--- SHORT PROBLEM ---
List all lines in the material below that contain "node".

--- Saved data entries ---
━━━━━━━━━━━━━━━━

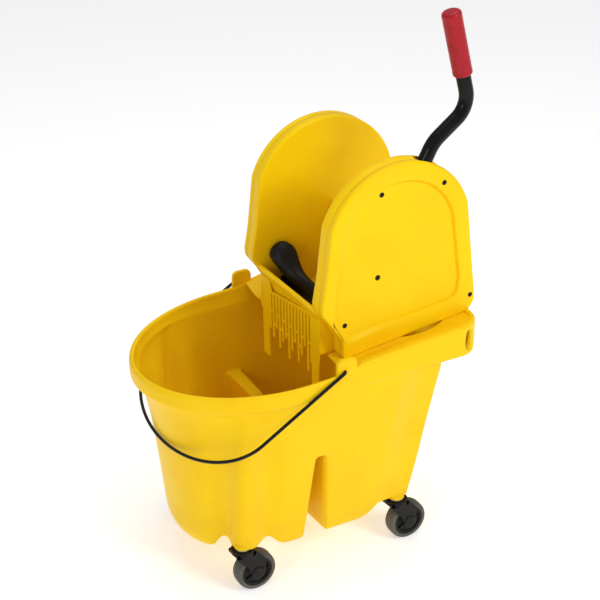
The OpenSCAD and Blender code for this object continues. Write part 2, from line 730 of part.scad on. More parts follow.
// side is 1 where the tube turns left and -1 where it turns right
module hollow_bend(start, dir, side, radius, angle) {
    centre = start + radius * side * [-dir[1], dir[0]];
    in_tube_plane()
        translate([centre[0], centre[1], 0])
            rotate([0, 0, heading(dir) - side * 90 - (side < 0 ? angle : 0)])
                rotate_extrude(angle = angle)
                    translate([radius, 0])
                        difference() {
                            circle(r = tube_d / 2);
                            circle(r = tube_d / 2 - tube_wall);
                        }
}
module handle_tube() {
    color(black) {
        difference() {
            hollow_straight(straights[0][0], straights[0][1]);
            rivet_hole();
        }
        hollow_bend(straights[0][1], leg_1, -1, bend_1_r, turn(handle_at, bend_1, bend_2));
        hollow_straight(straights[1][0], straights[1][1]);
        hollow_bend(straights[1][1], leg_2, 1, bend_2_r, turn(bend_1, bend_2, tube_end));
        hollow_straight(straights[2][0], straights[2][1]);
    }
}
module handle_grip() {
    start = tube_end - leg_3 * grip_length;
    tip = tube_end + leg_3 * 4;
    color(red)
    in_tube_plane()
    difference() {
        union() {
            straight(start, tip, grip_d / 2);
            translate([tip[0], tip[1], 0])
                rotate([0, 0, heading(leg_3)]) rotate([0, 90, 0])
                    rotate_extrude()
                        polygon(concat([[0, -1], [grip_d / 2, -1]],
                            [for (t = [0 : 15 : 75]) [grip_d / 2 - 8 + 8 * cos(t), 8 * sin(t)]],
                            [[grip_d / 2 - 8, 8], [0, 8]]));
        }
        straight(start - leg_3, tube_end + leg_3 * 0.1, tube_d / 2 + 0.02);
    }
}

// ---- press plate -----------------------------------------------------------------------
cheek_w = 12;
blade_top = 484;
blade_low = 440;
module press_plate() {
    color(black)
    difference() {
        union() {
            both_sides() {
                rod_y(press_at[0], press_at[1], press_w / 2 - cheek_w, press_w / 2, 20);
                slab([[press_at[0] - 20, press_at[1]], [press_at[0] + 20, press_at[1]],
                      [press_at[0] + 22, 458], [press_at[0] + 14, blade_low + 4],
                      [press_at[0] - 2, blade_low + 4], [press_at[0] - 12, 467]],
                     press_w / 2 - cheek_w, press_w / 2);
            }
            translate([press_at[0] + 2, -press_w / 2 + 2, blade_low])
                cube([9, press_w - 4, blade_top - blade_low]);
            translate([press_at[0] - 6, -press_w / 2 + 2, blade_top - 6])
                cube([24, press_w - 4, 6]);
            for (y = [-34, 34])
                slab([[press_at[0] + 10, blade_top - 4], [press_at[0] + 22, blade_top - 4],
                      [press_at[0] + 10, blade_low + 16]], y - 4, y + 4);
        }
        // lower edge arched up in the middle
        translate([press_at[0] - 30, 0, blade_low - 294])
            rotate([0, 90, 0]) cylinder(h = 70, r = 306, $fn = 96);
        for (s = [-1, 1])
            rod_y(press_at[0], press_at[1], s < 0 ? -press_w : press_w / 2 - 14,
                  s < 0 ? -press_w / 2 + 14 : press_w, 6);
    }
}

bucket_shell();
castor_sockets();
bail_handle();
fork(1);  // front_left_fork
stem(1);  // front_left_stem
axle(1);  // front_left_axle
wheel_hub(1);  // front_left_hub
tread(1);  // front_left_tread
fork(0);  // front_right_fork
stem(0);  // front_right_stem
axle(0);  // front_right_axle
wheel_hub(0);  // front_right_hub
tread(0);  // front_right_tread
fork(3);  // rear_left_fork
stem(3);  // rear_left_stem
axle(3);  // rear_left_axle
wheel_hub(3);  // rear_left_hub
tread(3);  // rear_left_tread
fork(2);  // rear_right_fork
stem(2);  // rear_right_stem
axle(2);  // rear_right_axle
wheel_hub(2);  // rear_right_hub
tread(2);  // rear_right_tread
hopper();
drain_comb();
right_side_wall();
left_side_wall();
right_cover();
left_cover();
right_cover_screws();
left_cover_screws();
shaft_bushes();
pivot_bolt();
return_spring();
handle_tube();
handle_grip();
tube_rivet();
drive_gear();
press_plate();
press_gear();
right_press_shaft();
left_press_shaft();
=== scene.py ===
import math

import bmesh
import bpy
from mathutils import Matrix, Vector


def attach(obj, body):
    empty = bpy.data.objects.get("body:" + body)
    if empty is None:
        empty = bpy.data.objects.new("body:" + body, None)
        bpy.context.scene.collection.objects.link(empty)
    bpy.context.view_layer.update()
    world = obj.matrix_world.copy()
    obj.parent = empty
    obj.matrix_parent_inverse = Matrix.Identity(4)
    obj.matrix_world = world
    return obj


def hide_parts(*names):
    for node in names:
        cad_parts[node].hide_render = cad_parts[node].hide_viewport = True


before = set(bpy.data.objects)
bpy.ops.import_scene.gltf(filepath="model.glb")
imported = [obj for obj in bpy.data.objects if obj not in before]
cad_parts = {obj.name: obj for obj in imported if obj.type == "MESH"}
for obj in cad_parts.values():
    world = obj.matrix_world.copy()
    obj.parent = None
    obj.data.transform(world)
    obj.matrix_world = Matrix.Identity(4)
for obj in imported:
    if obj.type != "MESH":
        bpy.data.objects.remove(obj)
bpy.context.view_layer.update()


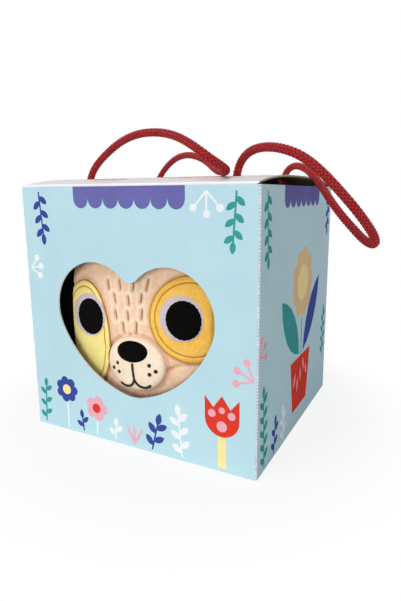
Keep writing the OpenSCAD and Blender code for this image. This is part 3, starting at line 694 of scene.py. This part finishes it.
def fromDash(u, v, a, b):  # distance to the stretch from a to b
    t = np.clip(((u - a[0]) * (b[0] - a[0]) + (v - a[1]) * (b[1] - a[1])) / np.sum((b - a) ** 2), 0, 1)
    return np.hypot(u - a[0] - t * (b[0] - a[0]), v - a[1] - t * (b[1] - a[1]))


dashes = quiltDashes(quilting)
cheekFold = [np.array(p) for p in ((15.0, -21.5), (23.0, -18.0), (33.0, -14.8), (40.0, -13.5))]
patches = {"left": {"at": (-37.0, -2.0), "half": (20.0, 34.0), "turn": -4.0},
           "right": {"at": (37.0, 10.0), "half": (25.0, 24.5), "turn": 0.0}}


def faceDetail(x, z):  # how far back the fabric is pulled at each place, and the painted shade of its grooves and seams, below 0 for a painted highlight on its ridges
    u, v = toFace(x, z)
    back, shade = np.zeros_like(u), np.zeros_like(u)
    q, s = quilting, seams
    for a, b in dashes:
        d = fromDash(u, v, a, b)
        dent = np.exp(-(d / q["dentWidth"]) ** 2)
        ridge = np.exp(-((d - q["ridgeAt"]) / q["ridgeWidth"]) ** 2)
        back += q["dent"] * dent - q["ridge"] * ridge
        # painted shade in each quilting dent, and a painted highlight on the ridge around it
        shade += 0.55 * dent - 0.5 * ridge
    for a, b in zip(cheekFold, cheekFold[1:]):
        crease = np.exp(-(fromDash(u, v, a, b) / s["foldWidth"]) ** 2)
        # painted shade in the cheek's crease
        back, shade = np.maximum(back, s["foldDent"] * crease), shade + 0.3 * crease
    m = book["muzzleHalf"]
    off = np.hypot(u / (m[0] + s["muzzleOut"]), (v + book["muzzleDown"]) / (m[1] + s["muzzleOut"]))
    off = (off - 1) * m[1]
    seam = np.exp(-(off / s["muzzleWidth"]) ** 2)
    # painted shade along the muzzle's seam
    back, shade = back + s["muzzleDent"] * seam, shade + 0.5 * seam
    for p in patches.values():
        a = math.radians(p["turn"])
        du, dv = u - p["at"][0], v - p["at"][1]
        along, over = du * np.cos(a) + dv * np.sin(a), -du * np.sin(a) + dv * np.cos(a)
        off = (np.hypot(along / p["half"][0], over / p["half"][1]) - 1) * min(p["half"])
        seam = np.exp(-((off - s["patchOut"]) / s["patchWidth"]) ** 2)
        # painted shade along each eye patch's seam
        back, shade = back + s["patchDent"] * seam, shade + 0.35 * seam
    return back, shade


def edgeFall(d, edge, drop):  # how far a rounded edge falls back at distance d from its rim
    return drop * (1 - np.sqrt(1 - np.clip(1 - d / edge, 0, 1) ** 2))


stuffing = {"pinch": 0.8, "pinchWidth": 1.2, "lump": 16, "lumpDepth": 0.35, "lumpEdge": 6,
            "gussetSteps": 6, "gussetLump": 9, "gussetDepth": 0.4, "gussetIn": 0.5}


def pillow(centre, inside, front, back, count, edge, drop, detail=None, bulge=0.5, seed=0.0):
    # a stuffed cover with a front, a back and a gusset between two seams; front and back give y at (x, z)
    s = stuffing
    grid = np.linspace(-1, 1, count)
    a, b = np.meshgrid(grid, grid, indexing="ij")
    share, angle = np.maximum(np.abs(a), np.abs(b)), np.arctan2(b, a)
    radius = reach(inside, angle.ravel()).reshape(angle.shape)
    d = (1 - share) * radius
    x, z = centre[0] + share * radius * np.cos(angle), centre[1] + share * radius * np.sin(angle)
    fall = edgeFall(d, edge, drop)
    pinch = s["pinch"] * np.exp(-(d / s["pinchWidth"]) ** 2)
    soft = roughenFace(x, z, s["lump"], s["lumpDepth"], seed) * np.clip(d / s["lumpEdge"], 0, 1)
    dent, shade = detail(x, z) if detail else (0, x * 0)
    yFront = front(x, z) + fall + pinch * 0.4 + np.abs(soft) + dent
    yBack = back(x, z) - fall - pinch * 0.4 - np.abs(soft)
    points = [np.stack([x, yFront, z], -1).reshape(-1, 3), np.stack([x, yBack, z], -1).reshape(-1, 3)]
    number = np.arange(count * count).reshape(count, count)
    quads = np.stack([number[:-1, :-1], number[1:, :-1], number[1:, 1:], number[:-1, 1:]], -1).reshape(-1, 4)
    faces = quads.tolist() + (quads[:, ::-1] + count * count).tolist()
    rim = np.concatenate([number[:-1, 0], number[-1, :-1], number[:0:-1, -1], number[0, :0:-1]])
    loops = [rim]
    start = 2 * count * count
    for step in range(1, s["gussetSteps"]):
        t = step / s["gussetSteps"]
        ring = points[0][rim] * (1 - t) + points[1][rim] * t
        out = ring[:, [0, 2]] - np.array(centre)
        out /= np.linalg.norm(out, axis=1)[:, None]
        uneven = roughen(ring, s["gussetLump"], s["gussetDepth"], seed + 5)
        swell = bulge * math.sin(math.pi * t) + uneven * math.sin(math.pi * t)
        ring[:, [0, 2]] += out * swell[:, None] - out * s["gussetIn"]
        points.append(ring)
        loops.append(np.arange(start, start + len(rim)))
        start += len(rim)
    loops.append(rim + count * count)
    for one, two in zip(loops, loops[1:]):
        for k in range(len(rim)):
            n = (k + 1) % len(rim)
            faces.append((int(one[n]), int(one[k]), int(two[k]), int(two[n])))
    points = np.vstack(points)
    return points, faces, np.concatenate([shade.ravel(), np.zeros(len(points) - shade.size)])


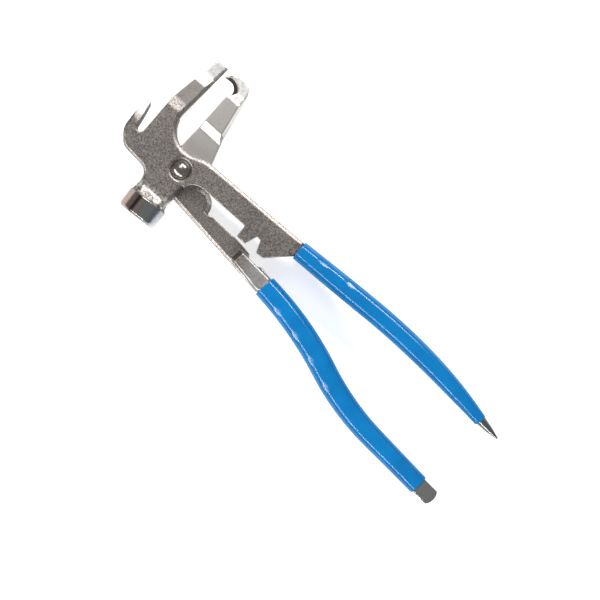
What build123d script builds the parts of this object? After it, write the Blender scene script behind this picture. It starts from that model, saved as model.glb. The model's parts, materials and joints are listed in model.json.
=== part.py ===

━━━━━━━━━━━━━━━━

--- WORKED SOLUTION ---
    for node in names:
        cad_parts[node].hide_render = cad_parts[node].hide_viewport = True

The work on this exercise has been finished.